= Ukiyo =

Urban cultural lifestyle of Edo Japan (1600–1867)

Onnayu (Ladies' Bath), a colored ukiyo-e print by Torii Kiyonaga (1752–1815) depicting a male sansuke (upper left corner) attending on women at a public bathhouse

'floating/fleeting/transient world' (浮世, Ukiyo) is the Japanese term used to describe the urban lifestyle and culture of Edo period Japan (1600–1867), especially its pleasure-seeking aspects.

== Ukiyo culture ==
Ukiyo culture developed in Yoshiwara, the licensed red-light district of Edo (modern-day Tokyo), the site of many brothels frequented by Japan's growing middle class. A prominent author of the ukiyo genre was Ihara Saikaku, who wrote The Life of an Amorous Woman. Ukiyo culture also arose in other cities, such as Osaka and Kyoto.
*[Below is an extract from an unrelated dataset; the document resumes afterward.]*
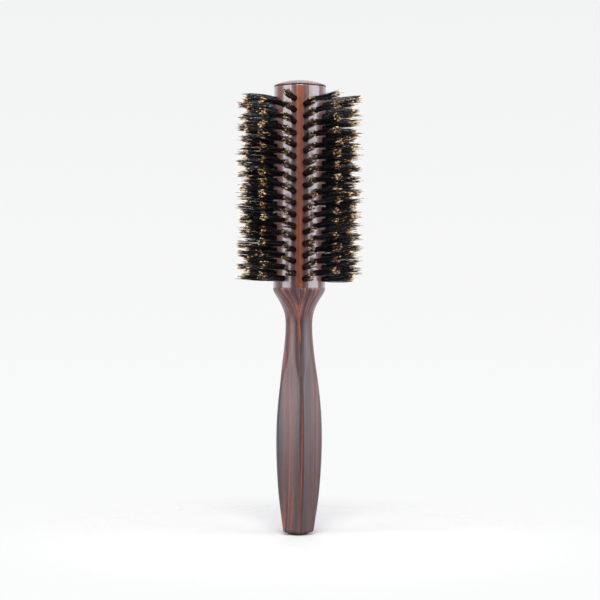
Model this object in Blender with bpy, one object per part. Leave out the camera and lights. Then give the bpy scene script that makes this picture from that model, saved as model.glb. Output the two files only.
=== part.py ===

This middle class, newly rich merchants known as chōnin, were unable to move up the social ladder due to the segregated class system imposed by the Tokugawa shogunate during the Edo period. Chōnin were the lowest class of four, below warriors, farmers and artisans. Due to being economically powerful but socially confined, their assets were turned to conspicuous consumption, arts and culture.
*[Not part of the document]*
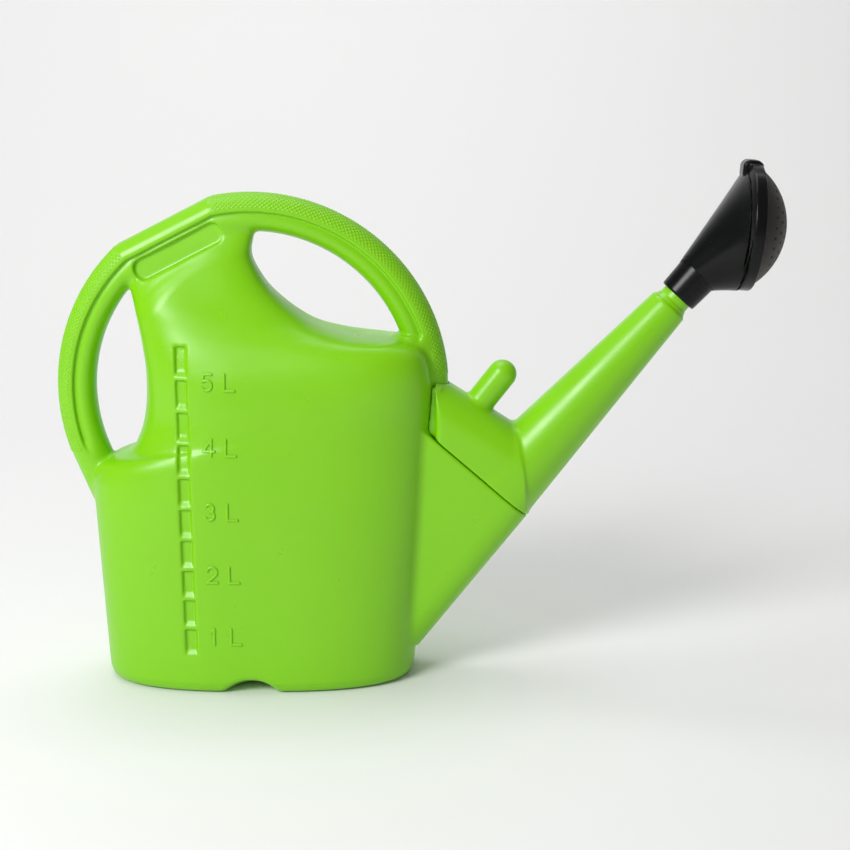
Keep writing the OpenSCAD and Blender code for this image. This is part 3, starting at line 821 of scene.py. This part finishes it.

The term "ukiyo" in medieval Japan was associated with Buddhism and meant "this transient, unreliable world". When written as 浮世 meaning "the floating world", is also an ironic, homophonous allusion to the earlier Buddhist term "sorrowful world" (憂き世, ukiyo), referring to the earthly plane of death and rebirth from which Buddhists sought release.
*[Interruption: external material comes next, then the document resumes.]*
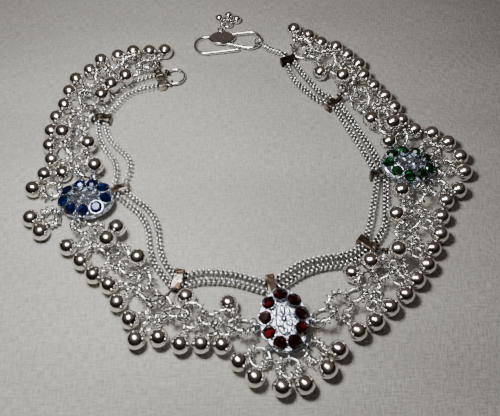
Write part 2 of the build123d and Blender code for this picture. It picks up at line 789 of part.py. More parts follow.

In its modern usage, the term ukiyo is used to refer to a state of mind emphasising living in the moment, detached from the difficulties of life.

== In arts ==
The famous Japanese woodblock prints known as ukiyo-e, or "pictures of the floating world", had their origins in these districts, and often depicted scenes of the floating world itself such as geisha, kabuki actors, sumo wrestlers, samurai, merchants, and prostitutes.